Dans son réquisitoire, le procureur général près la Cour d’assises de Kayes, Ibrahim Konta, a fait ressortir le bilan de cette première session. Parmi les 49 dossiers qui étaient inscrits au rôle, seul un a été renvoyé à la prochaine session. Il s’agit d’un cas de tentative d’assassinat qui a été commis dans le cercle de Yélimané. L’accusé est en liberté provisoire. Sur 90 accusés, 12 ont été jugés par contumace. Au titre des condamnations prononcées, on retient 10 condamnations à mort, 6 condamnations à la réclusion à perpétuité, 8 acquittements. Le reste des peines prononcées était relatif à des condamnations à la réclusion à temps, à l’emprisonnement et à l’amende. Les amendes se chiffraient à 18 900 000 Fcfa, le remboursement ordonné à 457 393 534 FCFA. Les dommages intérêts accordés étaient évalués à 36 217 850 FCFA.
Ces affaires criminelles portaient 19 cas d’infractions d’atteinte à la vie (assassinat, meurtre, coups mortels, infanticides) ; 13 cas d’atteinte aux biens d’autrui (vols qualifiés, association de malfaiteurs, incendie volontaire) et 9 cas d’infractions contre les mœurs (viol, pédophilie, attentat à la pudeur). Parmi les affaires à traiter, figurent également 5 cas de trafic de stupéfiants ; 1 cas d’atteinte aux biens publics ; 1 cas de faux en écriture et 1 cas de traitement d’épreuves et pratiques nuisibles à la santé.
Le procureur Ibrahim Konta a souligné que ceux qui ne méritent pas la punition ont été acquittés parce que les charges de l’accusation n’ont pu être établies à leur encontre. Par contre, ceux qui méritaient la punition, l’ont eue, et les parties civiles ont été rétablies dans leur droit conformément à la loi. La société a été réconfortée dans l’équilibre qui doit être la sienne pour son développement.
Les accusés ont été régulièrement assistés par des avocats commis d’office par l’Etat. Les droits de la défense ont été respectés de lors de ces assises.
«Une justice expéditive n’est pas une justice, une justice trop lente n’en est pas une, nous avons besoin de procès équitables dans les délais raisonnables. La grande lenteur de la justice crée chez les justiciables la frustration, la suspicion, la méfiance, le mépris et même la tentation d’une justice priée. Il en est de même que pour des décisions de condamnations par contumace qui ne permettent pas aux victimes le bénéfice rapide des condamnations civiles», a-t- indiqué.

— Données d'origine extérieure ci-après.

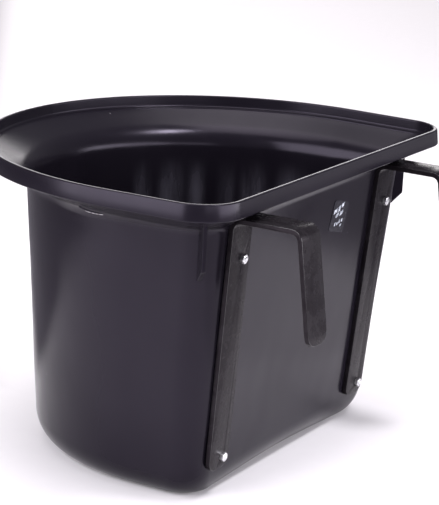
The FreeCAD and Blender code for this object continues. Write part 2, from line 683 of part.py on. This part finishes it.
parts = [make_bucket(), make_label()]
for side, bar_x, lean in SIDES:
    parts.append(make_bracket("hook_bracket_" + side, bar_x, lean))
    for (level, x, up, _), turn in zip(bolt_spots(side), (12, 23)):
        tag = "%s_%s" % (side, level.split("_")[1])
        parts.append(make_bolt("bolt_" + tag, x, up))
        parts.append(make_washer("washer_" + tag, x, up))
        parts.append(make_nut("nut_" + tag, x, up, turn))
doc.recompute()

# ---------------------------------------------------------------- checks and files

for item in doc.Objects:
    assert not {"Invalid", "Error"} & set(item.State), (item.Label, item.State)
os.makedirs("parts", exist_ok=True)
for part in parts:
    shape = part.Shape
    assert not shape.isNull() and shape.isValid() and len(shape.Solids) == 1, part.Label
for part in parts:
    part.Shape.exportStep("parts/%s.step" % part.Label)
    box = part.Shape.optimalBoundingBox(False)
    print(part.Label, round(part.Shape.Volume, 1), box)
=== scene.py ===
import math

import bmesh
import bpy
from mathutils import Matrix, Vector, noise


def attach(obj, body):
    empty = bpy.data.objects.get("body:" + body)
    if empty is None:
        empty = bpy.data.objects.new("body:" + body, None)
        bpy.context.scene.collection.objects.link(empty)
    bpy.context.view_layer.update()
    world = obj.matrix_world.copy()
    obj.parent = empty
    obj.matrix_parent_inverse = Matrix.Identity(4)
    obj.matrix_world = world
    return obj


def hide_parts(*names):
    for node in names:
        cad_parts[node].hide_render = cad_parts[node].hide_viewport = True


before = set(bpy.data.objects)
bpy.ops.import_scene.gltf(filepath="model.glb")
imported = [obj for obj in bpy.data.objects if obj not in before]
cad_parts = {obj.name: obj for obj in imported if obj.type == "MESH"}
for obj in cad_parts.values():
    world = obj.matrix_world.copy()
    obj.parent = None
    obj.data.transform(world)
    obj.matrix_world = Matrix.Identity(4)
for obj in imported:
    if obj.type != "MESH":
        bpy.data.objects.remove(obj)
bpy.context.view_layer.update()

scene = bpy.context.scene
MM = 0.001          # shapes are given in millimetres; materials, floor and lights in metres

# ------------------------------------------------------------------ camera

scene.view_settings.view_transform = "Standard"
CAM_AT = Vector((-1546.6, -867.6, 645.0)) * MM
YAW, PITCH, ROLL = 1.0557, 0.2640, 0.0542      # radians; yaw turns from +Y towards +X, pitch looks down
SENSOR = 36.0
FOCAL_PX, PICTURE_HEIGHT_PX = 2150.0, 505.0
forward = Vector((math.sin(YAW) * math.cos(PITCH), math.cos(YAW) * math.cos(PITCH), -math.sin(PITCH)))
flat_right = forward.cross(Vector((0, 0, 1))).normalized()
flat_up = flat_right.cross(forward)
right = flat_right * math.cos(ROLL) + flat_up * math.sin(ROLL)
above = flat_up * math.cos(ROLL) - flat_right * math.sin(ROLL)
cam_data = bpy.data.cameras.new("camera")
cam_data.sensor_width = SENSOR
cam_data.lens = FOCAL_PX * SENSOR / PICTURE_HEIGHT_PX
cam_data.clip_end = 50.0
cam = bpy.data.objects.new("camera", cam_data)
scene.collection.objects.link(cam)
facing = Matrix((right, above, -forward)).transposed()
cam.matrix_world = Matrix.Translation(CAM_AT) @ facing.to_4x4()
scene.camera = cam

# ------------------------------------------------------------------ node helpers


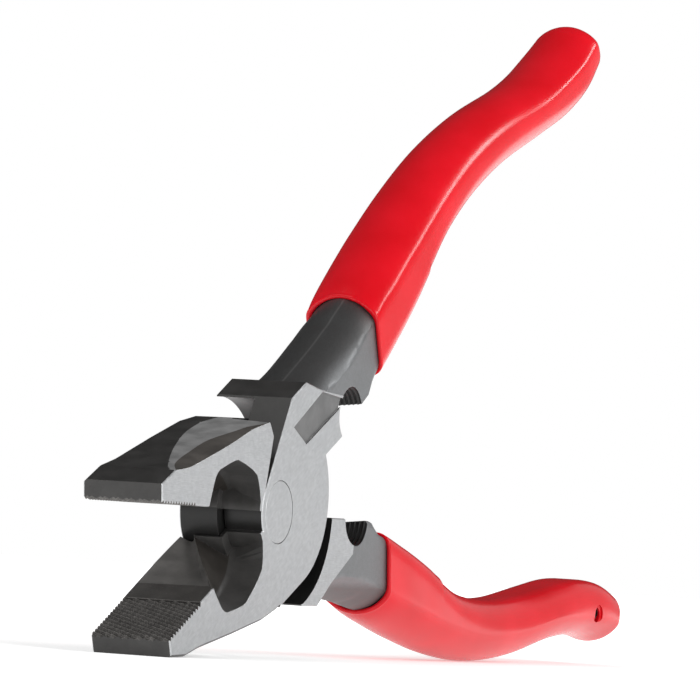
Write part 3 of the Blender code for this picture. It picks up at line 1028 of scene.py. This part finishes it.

Le procureur Konta a reitéré son invitation aux chefs des circonscriptions administratives et aux maires chargés de proposer les citoyens comme assesseurs auprès de la Cour d’assises, à tenir compte du genre et surtout de l’obligation que chaque assesseur doit savoir écrire et lire en français en vertu de l’article 263 du Code de procédure pénale. S’agissant de la participation des populations à l’action judiciaire, il a rappelé que l’article 25 du Code pénal fait obligation à tout citoyen de dénoncer aux autorités compétentes les faits infractionnels dont il a connaissance. Lors des présentes assises, de simples citoyens, des chefs de villages et même des conseillers municipaux ont comparu devant la Cour par ce qu’ils n’avaient pas dénoncé le crime dont ils étaient supposés avoir connaissance.
« Si chacun respectait ces dispositions (Constitution du 25 Février 1992, Loi fondamentale et Code pénale), nous pourrons mettre hors d’état de nuire beaucoup de malfaiteurs et contribuer ainsi à l’instauration d’un climat de paix et de sécurité », a estimé Ibrahim Konta. «La Cour d’assises, loin d’être un théâtre, est une réalité. Elle a été un succès. Le droit a été dit. Mais, les assesseurs ne sont pas tous habitués au débat du palais (justice)», a déclaré Me Towéfo Mounkoro, au nom des avocats de la défense.
La prochaine session est prévue avant la fin de cette année.